-- start --

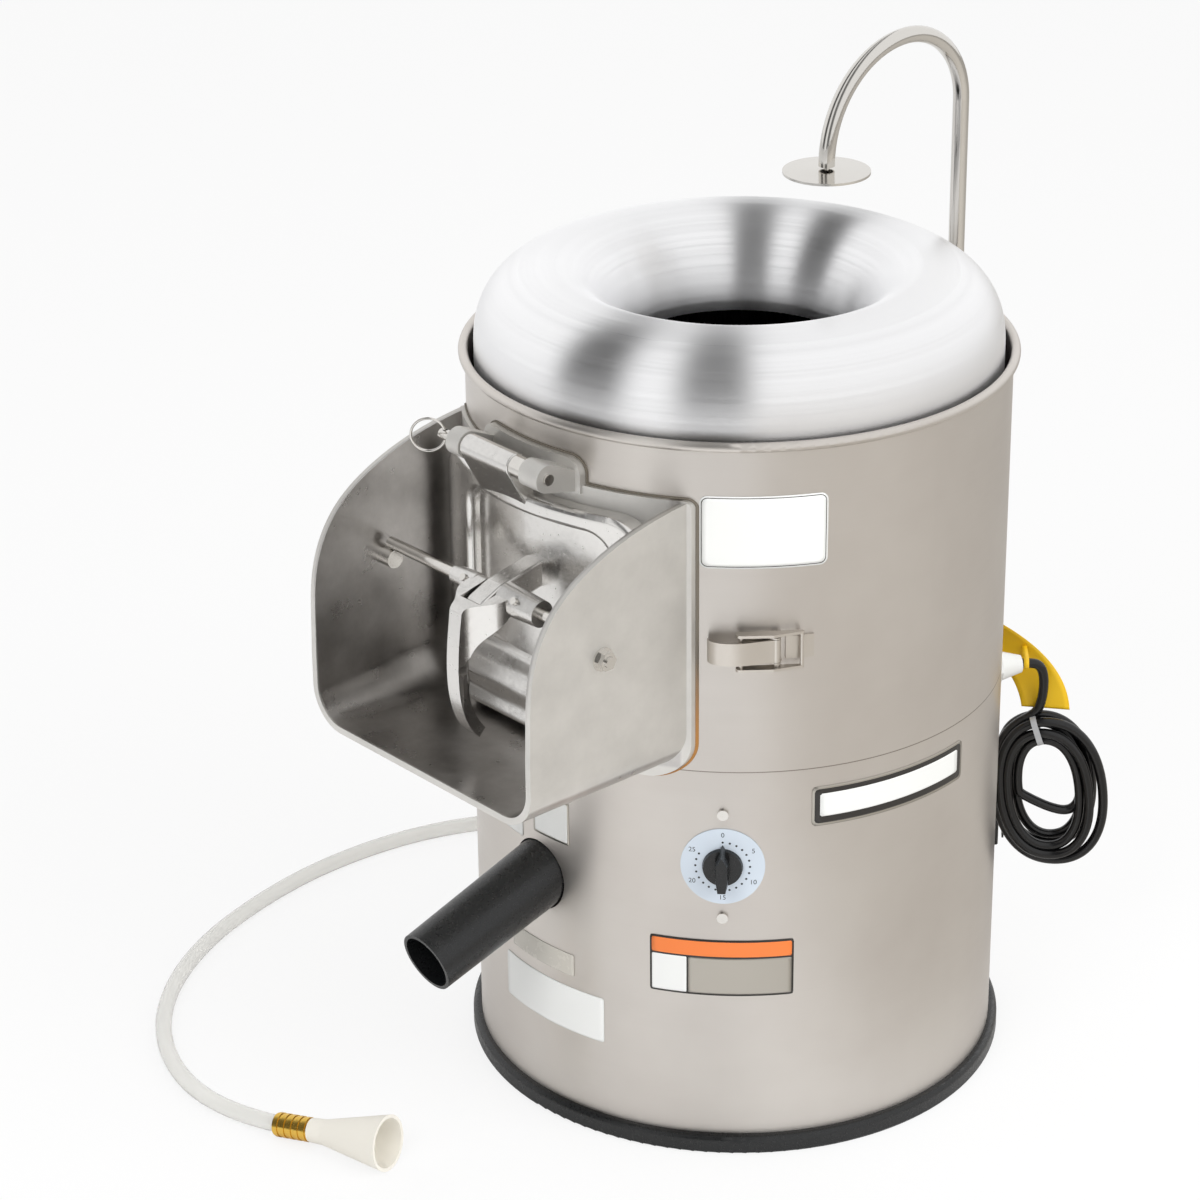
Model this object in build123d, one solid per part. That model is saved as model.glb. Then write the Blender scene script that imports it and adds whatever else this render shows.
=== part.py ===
"""Bench-top electric potato peeler: a round stainless drum with a cast discharge chute.

Millimetres.  +Z is up and z = 0 is the bench.  The Z axis is the drum's axis.
The discharge chute faces -Y, and +X is to the right of somebody facing the chute.
Angles round the drum are measured from -Y towards +X.
"""
from build123d import *
import math
import os

os.makedirs("parts", exist_ok=True)

# --- Clearances ---------------------------------------------------------------------------
SEAT = 0.1                 # between fixed pieces on curved faces
CLEAR = 0.3                # between pieces that move past each other
RUN = 0.05                 # radial clearance of a shaft or pin in its bore

# --- Drum ---------------------------------------------------------------------------------
DRUM_R = 197.0             # outside radius of both shells
SHEET = 1.5                # stainless sheet
SEAM_Z = 311.0             # where the base shell meets the hopper shell
BEAD_Z = 556.4             # centre of the rolled rim
BEAD_PITCH_R = DRUM_R + 1.2
BEAD_R = 3.5

# --- Rubber base ring and base plate --------------------------------------------------------
RING_R = DRUM_R + 6.6
RING_H = 14.0
RING_FOOT_T = 6.0
RING_INNER_R = DRUM_R - 25.0
RING_ROUND = 4.0
BOLT_CIRCLE_R = DRUM_R - 14.0      # screw-down holes
BOLT_COUNT = 4
BOLT_HOLE_R = 4.5
PLATE_T = 2.5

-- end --

**Task**
Give an exact repetition of all the material.

**Correct result**
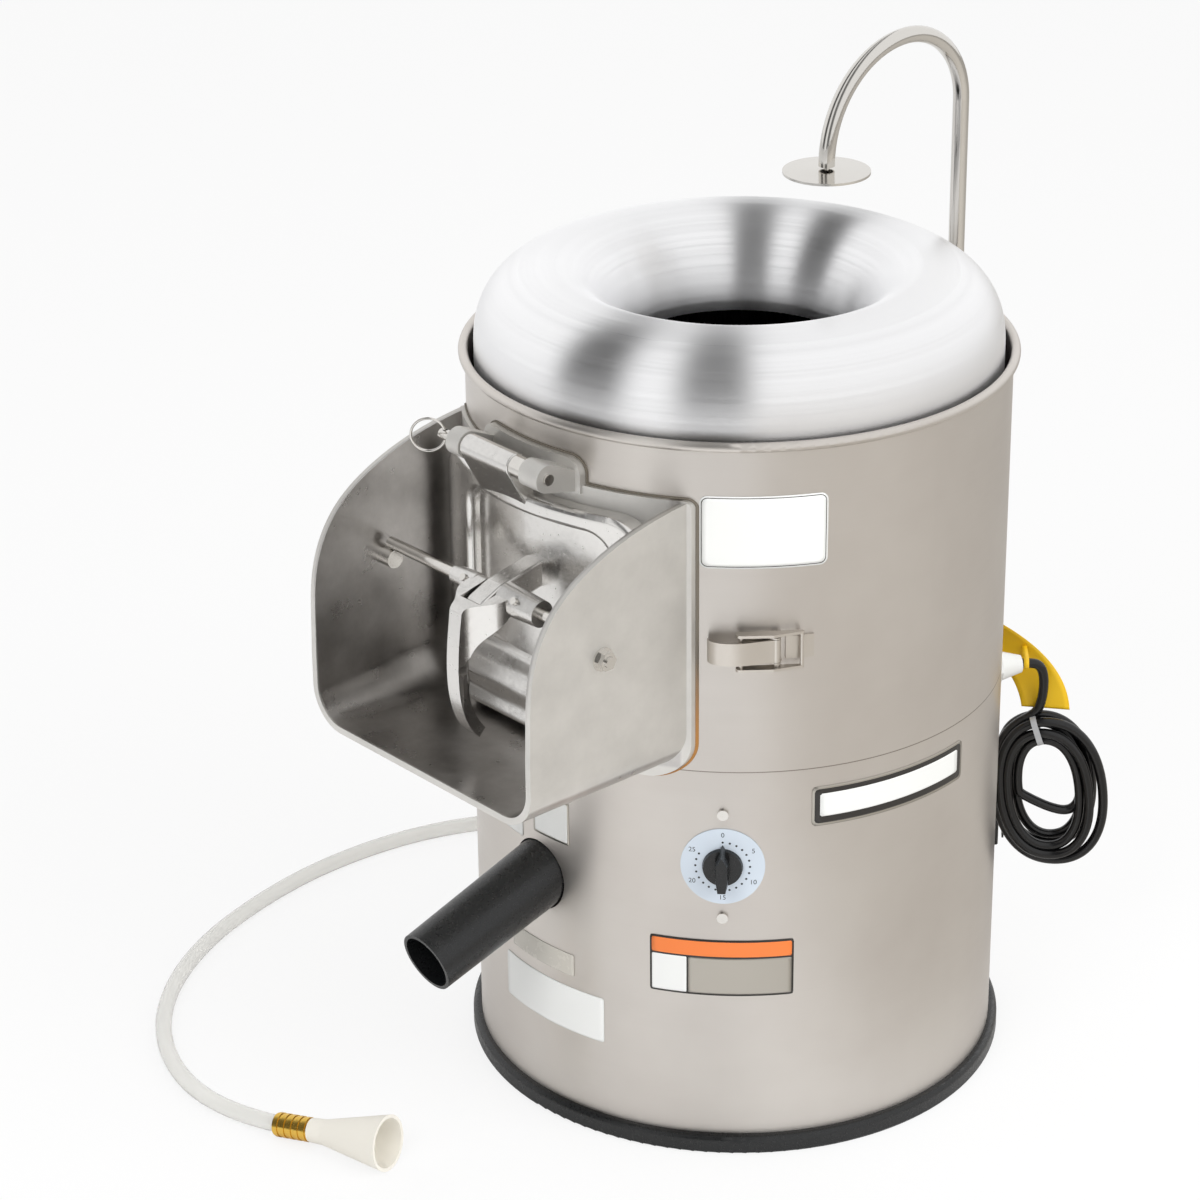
Model this object in build123d, one solid per part. That model is saved as model.glb. Then write the Blender scene script that imports it and adds whatever else this render shows.
=== part.py ===
"""Bench-top electric potato peeler: a round stainless drum with a cast discharge chute.

Millimetres.  +Z is up and z = 0 is the bench.  The Z axis is the drum's axis.
The discharge chute faces -Y, and +X is to the right of somebody facing the chute.
Angles round the drum are measured from -Y towards +X.
"""
from build123d import *
import math
import os

os.makedirs("parts", exist_ok=True)

# --- Clearances ---------------------------------------------------------------------------
SEAT = 0.1                 # between fixed pieces on curved faces
CLEAR = 0.3                # between pieces that move past each other
RUN = 0.05                 # radial clearance of a shaft or pin in its bore

# --- Drum ---------------------------------------------------------------------------------
DRUM_R = 197.0             # outside radius of both shells
SHEET = 1.5                # stainless sheet
SEAM_Z = 311.0             # where the base shell meets the hopper shell
BEAD_Z = 556.4             # centre of the rolled rim
BEAD_PITCH_R = DRUM_R + 1.2
BEAD_R = 3.5

# --- Rubber base ring and base plate --------------------------------------------------------
RING_R = DRUM_R + 6.6
RING_H = 14.0
RING_FOOT_T = 6.0
RING_INNER_R = DRUM_R - 25.0
RING_ROUND = 4.0
BOLT_CIRCLE_R = DRUM_R - 14.0      # screw-down holes
BOLT_COUNT = 4
BOLT_HOLE_R = 4.5
PLATE_T = 2.5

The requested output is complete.